(A run of records)
******************************
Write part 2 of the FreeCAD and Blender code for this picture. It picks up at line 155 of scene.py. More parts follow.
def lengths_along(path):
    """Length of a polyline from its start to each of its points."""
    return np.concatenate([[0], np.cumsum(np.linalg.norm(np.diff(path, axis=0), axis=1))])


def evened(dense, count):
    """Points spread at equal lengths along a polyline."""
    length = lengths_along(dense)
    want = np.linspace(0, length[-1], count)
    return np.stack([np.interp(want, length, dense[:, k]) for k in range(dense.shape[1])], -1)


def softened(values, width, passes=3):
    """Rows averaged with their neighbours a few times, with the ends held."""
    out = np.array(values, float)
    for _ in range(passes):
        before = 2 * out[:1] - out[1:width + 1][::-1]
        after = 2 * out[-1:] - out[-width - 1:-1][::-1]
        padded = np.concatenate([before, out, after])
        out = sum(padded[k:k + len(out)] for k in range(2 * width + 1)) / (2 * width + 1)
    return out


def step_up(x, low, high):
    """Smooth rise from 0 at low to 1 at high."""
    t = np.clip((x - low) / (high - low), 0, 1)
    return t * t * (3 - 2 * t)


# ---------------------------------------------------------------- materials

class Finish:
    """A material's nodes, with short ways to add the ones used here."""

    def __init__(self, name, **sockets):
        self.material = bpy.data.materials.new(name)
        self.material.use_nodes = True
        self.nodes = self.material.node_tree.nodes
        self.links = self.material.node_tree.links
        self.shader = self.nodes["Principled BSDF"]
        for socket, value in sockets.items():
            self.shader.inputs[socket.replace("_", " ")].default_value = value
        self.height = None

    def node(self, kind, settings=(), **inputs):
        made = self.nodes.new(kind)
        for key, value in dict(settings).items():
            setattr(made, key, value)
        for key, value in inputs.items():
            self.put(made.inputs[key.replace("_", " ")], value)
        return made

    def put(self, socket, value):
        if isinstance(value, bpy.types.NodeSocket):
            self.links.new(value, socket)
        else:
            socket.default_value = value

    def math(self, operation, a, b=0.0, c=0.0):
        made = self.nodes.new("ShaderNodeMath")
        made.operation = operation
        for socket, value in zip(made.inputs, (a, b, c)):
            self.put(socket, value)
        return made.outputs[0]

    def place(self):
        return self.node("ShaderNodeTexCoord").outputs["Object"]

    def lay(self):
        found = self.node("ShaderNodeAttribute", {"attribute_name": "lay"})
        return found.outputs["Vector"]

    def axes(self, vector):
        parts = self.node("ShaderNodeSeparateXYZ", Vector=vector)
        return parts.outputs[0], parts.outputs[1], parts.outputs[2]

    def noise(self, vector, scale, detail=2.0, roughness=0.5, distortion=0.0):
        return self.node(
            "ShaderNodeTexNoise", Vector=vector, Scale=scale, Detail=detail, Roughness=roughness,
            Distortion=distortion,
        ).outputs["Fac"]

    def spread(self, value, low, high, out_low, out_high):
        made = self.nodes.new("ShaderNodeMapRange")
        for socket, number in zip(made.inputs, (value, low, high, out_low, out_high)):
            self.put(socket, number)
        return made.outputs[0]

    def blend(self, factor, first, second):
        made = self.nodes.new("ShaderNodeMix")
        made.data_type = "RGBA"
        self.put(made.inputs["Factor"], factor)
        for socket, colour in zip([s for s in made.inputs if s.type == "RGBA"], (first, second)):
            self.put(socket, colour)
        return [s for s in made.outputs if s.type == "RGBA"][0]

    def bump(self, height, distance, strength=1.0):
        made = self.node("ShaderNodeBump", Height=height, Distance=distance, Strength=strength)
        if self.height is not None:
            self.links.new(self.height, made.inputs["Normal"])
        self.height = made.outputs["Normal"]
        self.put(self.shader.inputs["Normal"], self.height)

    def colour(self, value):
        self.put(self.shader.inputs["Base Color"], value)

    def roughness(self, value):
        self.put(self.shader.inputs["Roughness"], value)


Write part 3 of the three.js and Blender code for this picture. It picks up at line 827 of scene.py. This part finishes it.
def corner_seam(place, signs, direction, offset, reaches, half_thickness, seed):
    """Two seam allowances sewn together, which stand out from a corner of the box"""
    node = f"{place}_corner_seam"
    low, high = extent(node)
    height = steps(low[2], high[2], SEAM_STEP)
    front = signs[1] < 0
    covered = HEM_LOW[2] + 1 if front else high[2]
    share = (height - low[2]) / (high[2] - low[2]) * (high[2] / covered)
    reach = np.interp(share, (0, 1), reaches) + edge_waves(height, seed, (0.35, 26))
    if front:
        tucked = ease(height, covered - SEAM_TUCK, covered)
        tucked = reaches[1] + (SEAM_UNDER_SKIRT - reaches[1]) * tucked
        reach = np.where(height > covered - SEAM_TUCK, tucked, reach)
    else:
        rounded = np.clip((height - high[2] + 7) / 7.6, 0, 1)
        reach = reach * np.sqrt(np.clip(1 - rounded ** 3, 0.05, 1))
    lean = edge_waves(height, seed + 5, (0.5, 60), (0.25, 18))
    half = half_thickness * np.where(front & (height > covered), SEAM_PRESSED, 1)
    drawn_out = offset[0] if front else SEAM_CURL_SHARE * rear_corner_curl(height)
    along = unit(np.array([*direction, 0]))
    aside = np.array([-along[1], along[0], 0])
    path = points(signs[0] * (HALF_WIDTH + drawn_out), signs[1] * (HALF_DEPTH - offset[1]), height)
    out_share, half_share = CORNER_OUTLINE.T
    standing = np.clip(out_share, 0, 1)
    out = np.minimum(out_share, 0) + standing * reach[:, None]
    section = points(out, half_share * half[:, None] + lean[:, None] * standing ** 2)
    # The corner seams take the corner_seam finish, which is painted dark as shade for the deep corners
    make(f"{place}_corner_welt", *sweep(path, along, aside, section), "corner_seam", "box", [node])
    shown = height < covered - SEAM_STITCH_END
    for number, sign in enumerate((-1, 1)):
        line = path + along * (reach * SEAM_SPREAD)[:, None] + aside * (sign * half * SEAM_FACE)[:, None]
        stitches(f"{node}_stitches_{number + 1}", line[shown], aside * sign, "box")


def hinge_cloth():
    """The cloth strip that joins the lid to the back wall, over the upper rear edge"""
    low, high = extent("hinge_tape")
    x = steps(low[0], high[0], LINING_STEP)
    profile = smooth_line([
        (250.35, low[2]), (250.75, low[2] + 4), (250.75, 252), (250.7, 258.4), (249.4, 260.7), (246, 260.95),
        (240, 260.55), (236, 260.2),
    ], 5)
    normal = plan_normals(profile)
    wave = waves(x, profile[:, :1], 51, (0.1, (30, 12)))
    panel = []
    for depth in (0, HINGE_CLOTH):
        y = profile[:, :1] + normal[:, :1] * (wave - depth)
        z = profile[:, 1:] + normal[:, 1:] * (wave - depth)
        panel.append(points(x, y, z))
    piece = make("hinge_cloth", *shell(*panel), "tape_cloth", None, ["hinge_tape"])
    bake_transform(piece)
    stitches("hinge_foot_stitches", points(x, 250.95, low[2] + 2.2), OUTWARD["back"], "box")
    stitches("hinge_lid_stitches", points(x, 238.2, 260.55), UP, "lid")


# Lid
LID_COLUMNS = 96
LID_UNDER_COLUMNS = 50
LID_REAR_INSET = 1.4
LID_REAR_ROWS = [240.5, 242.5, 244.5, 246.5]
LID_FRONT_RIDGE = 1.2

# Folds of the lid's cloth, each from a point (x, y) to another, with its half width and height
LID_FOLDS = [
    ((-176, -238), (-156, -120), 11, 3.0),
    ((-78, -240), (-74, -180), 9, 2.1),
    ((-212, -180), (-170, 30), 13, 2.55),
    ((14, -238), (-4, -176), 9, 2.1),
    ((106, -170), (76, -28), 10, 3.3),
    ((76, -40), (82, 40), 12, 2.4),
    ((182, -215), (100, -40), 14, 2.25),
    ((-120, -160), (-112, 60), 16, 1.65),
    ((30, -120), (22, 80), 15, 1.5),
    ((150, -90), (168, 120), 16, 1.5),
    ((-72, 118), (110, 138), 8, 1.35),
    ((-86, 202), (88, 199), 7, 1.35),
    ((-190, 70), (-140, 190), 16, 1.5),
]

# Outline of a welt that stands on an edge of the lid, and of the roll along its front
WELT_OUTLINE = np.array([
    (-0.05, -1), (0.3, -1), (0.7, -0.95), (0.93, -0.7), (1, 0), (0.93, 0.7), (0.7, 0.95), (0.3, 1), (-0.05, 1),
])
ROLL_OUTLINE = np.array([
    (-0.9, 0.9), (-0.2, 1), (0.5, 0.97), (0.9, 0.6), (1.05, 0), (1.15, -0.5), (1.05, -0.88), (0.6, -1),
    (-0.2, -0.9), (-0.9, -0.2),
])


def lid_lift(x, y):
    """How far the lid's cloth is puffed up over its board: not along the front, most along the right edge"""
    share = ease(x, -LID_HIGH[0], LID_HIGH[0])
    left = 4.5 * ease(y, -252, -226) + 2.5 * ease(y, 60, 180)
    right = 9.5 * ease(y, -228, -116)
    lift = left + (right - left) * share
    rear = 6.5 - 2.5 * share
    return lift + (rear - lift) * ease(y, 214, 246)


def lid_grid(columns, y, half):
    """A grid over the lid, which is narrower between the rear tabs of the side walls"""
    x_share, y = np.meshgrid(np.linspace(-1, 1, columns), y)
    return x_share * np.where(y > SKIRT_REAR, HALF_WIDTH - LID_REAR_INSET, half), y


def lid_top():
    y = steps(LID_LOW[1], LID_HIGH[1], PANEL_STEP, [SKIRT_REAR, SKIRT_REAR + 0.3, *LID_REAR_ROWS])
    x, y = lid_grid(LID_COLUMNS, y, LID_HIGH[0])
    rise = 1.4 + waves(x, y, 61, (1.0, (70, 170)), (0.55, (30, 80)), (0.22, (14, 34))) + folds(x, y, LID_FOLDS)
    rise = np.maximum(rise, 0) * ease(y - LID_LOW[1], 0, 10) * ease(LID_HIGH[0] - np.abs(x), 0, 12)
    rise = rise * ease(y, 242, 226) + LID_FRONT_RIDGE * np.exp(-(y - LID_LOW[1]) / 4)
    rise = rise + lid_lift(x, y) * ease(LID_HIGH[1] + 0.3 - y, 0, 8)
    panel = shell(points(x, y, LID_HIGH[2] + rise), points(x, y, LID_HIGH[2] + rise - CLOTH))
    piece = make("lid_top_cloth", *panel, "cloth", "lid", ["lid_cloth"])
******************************
EXERCISE OBJECTIVE
From the data above, pick out each line containing "parts" and copy it.

ANSWER
Write part 2 of the FreeCAD and Blender code for this picture. It picks up at line 155 of scene.py. More parts follow.
        parts = self.node("ShaderNodeSeparateXYZ", Vector=vector)
        return parts.outputs[0], parts.outputs[1], parts.outputs[2]